▸ **Data extract**:
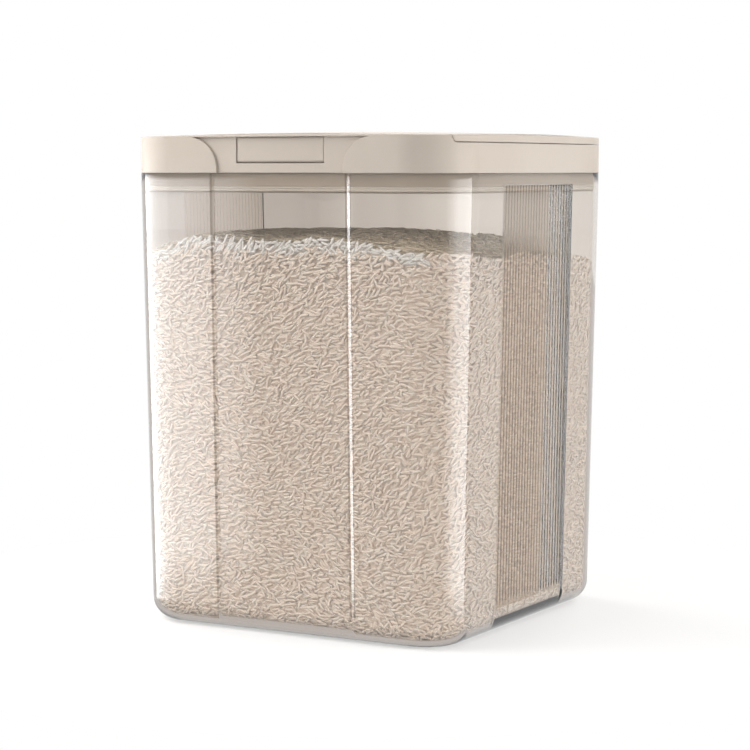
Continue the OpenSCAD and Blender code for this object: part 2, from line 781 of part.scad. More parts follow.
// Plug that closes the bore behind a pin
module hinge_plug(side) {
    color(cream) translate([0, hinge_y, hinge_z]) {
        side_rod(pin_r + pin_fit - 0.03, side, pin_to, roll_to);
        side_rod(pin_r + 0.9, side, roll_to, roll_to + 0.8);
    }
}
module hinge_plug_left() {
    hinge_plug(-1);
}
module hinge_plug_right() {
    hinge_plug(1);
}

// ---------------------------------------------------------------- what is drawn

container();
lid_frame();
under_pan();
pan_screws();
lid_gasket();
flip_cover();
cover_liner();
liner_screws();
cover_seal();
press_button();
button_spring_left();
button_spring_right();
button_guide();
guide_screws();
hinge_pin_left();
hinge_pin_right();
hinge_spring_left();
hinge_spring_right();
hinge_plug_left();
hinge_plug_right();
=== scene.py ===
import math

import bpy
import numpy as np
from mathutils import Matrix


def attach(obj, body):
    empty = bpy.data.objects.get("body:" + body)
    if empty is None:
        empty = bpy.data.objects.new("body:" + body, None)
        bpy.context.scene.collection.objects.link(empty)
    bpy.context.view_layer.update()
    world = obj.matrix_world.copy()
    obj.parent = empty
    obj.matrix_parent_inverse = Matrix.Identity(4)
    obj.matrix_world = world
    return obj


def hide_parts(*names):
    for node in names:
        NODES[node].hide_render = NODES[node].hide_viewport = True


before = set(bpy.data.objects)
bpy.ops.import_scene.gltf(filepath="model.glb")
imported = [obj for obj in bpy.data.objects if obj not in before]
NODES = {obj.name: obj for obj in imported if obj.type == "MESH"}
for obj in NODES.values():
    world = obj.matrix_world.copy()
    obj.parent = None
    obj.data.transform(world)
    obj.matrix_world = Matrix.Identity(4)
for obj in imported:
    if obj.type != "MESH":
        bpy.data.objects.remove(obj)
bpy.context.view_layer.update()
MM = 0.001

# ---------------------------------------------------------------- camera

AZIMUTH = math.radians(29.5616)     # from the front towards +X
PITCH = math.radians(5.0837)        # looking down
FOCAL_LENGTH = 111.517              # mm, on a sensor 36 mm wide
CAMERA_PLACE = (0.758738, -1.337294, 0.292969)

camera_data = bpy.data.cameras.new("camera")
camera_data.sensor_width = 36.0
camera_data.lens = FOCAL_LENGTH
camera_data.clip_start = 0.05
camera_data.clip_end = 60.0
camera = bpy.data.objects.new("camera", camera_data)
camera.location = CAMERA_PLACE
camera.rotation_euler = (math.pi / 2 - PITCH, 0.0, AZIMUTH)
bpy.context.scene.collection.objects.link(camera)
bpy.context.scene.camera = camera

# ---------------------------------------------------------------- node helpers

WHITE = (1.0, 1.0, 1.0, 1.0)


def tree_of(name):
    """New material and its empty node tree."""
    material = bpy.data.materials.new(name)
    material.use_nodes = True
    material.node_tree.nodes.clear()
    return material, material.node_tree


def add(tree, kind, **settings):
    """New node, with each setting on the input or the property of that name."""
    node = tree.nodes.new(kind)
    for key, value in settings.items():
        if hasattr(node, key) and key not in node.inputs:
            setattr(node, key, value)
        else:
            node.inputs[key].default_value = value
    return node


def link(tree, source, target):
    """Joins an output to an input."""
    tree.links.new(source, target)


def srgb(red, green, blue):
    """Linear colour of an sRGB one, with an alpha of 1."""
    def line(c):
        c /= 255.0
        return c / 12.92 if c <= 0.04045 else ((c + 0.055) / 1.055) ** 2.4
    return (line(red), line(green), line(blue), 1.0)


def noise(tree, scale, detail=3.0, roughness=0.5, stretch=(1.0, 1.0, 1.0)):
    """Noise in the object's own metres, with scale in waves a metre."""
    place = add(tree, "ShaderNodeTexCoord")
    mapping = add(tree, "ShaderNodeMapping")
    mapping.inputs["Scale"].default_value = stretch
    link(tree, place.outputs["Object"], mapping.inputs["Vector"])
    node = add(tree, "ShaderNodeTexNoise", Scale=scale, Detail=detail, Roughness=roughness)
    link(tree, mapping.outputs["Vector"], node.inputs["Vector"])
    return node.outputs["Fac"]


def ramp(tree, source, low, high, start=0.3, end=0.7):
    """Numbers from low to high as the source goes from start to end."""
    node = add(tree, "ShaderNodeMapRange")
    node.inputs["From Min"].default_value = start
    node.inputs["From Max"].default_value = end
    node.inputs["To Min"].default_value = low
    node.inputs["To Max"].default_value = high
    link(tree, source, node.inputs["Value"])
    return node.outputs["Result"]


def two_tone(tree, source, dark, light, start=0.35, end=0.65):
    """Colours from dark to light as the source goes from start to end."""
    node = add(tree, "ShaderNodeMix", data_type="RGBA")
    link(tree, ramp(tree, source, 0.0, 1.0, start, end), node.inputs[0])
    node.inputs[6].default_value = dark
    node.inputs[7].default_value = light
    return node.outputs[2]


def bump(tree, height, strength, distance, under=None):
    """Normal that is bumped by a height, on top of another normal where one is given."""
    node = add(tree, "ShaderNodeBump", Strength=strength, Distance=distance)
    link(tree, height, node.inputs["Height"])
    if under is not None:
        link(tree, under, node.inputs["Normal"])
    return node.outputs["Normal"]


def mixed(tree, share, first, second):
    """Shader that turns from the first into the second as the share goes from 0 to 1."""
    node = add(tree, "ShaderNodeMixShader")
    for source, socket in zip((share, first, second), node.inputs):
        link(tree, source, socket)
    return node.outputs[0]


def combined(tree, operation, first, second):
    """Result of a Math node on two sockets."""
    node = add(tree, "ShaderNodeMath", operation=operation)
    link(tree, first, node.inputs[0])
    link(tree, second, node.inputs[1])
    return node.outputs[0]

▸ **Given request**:
Lines from the beginning of the data above through the line containing "from mathutils import Matrix" are to be returned exactly, and no others.

▸ **Solution for this exercise**:
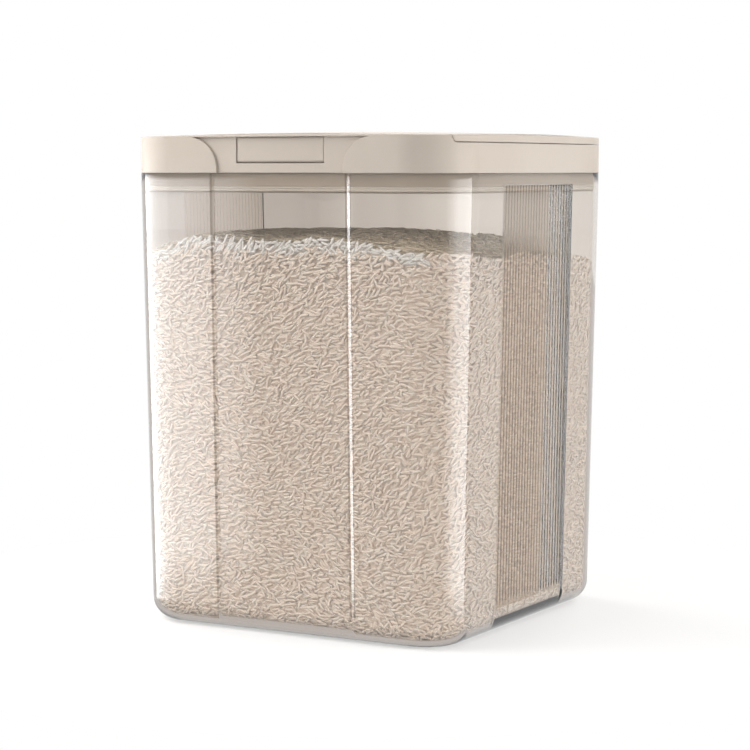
Continue the OpenSCAD and Blender code for this object: part 2, from line 781 of part.scad. More parts follow.
// Plug that closes the bore behind a pin
module hinge_plug(side) {
    color(cream) translate([0, hinge_y, hinge_z]) {
        side_rod(pin_r + pin_fit - 0.03, side, pin_to, roll_to);
        side_rod(pin_r + 0.9, side, roll_to, roll_to + 0.8);
    }
}
module hinge_plug_left() {
    hinge_plug(-1);
}
module hinge_plug_right() {
    hinge_plug(1);
}

// ---------------------------------------------------------------- what is drawn

container();
lid_frame();
under_pan();
pan_screws();
lid_gasket();
flip_cover();
cover_liner();
liner_screws();
cover_seal();
press_button();
button_spring_left();
button_spring_right();
button_guide();
guide_screws();
hinge_pin_left();
hinge_pin_right();
hinge_spring_left();
hinge_spring_right();
hinge_plug_left();
hinge_plug_right();
=== scene.py ===
import math

import bpy
import numpy as np
from mathutils import Matrix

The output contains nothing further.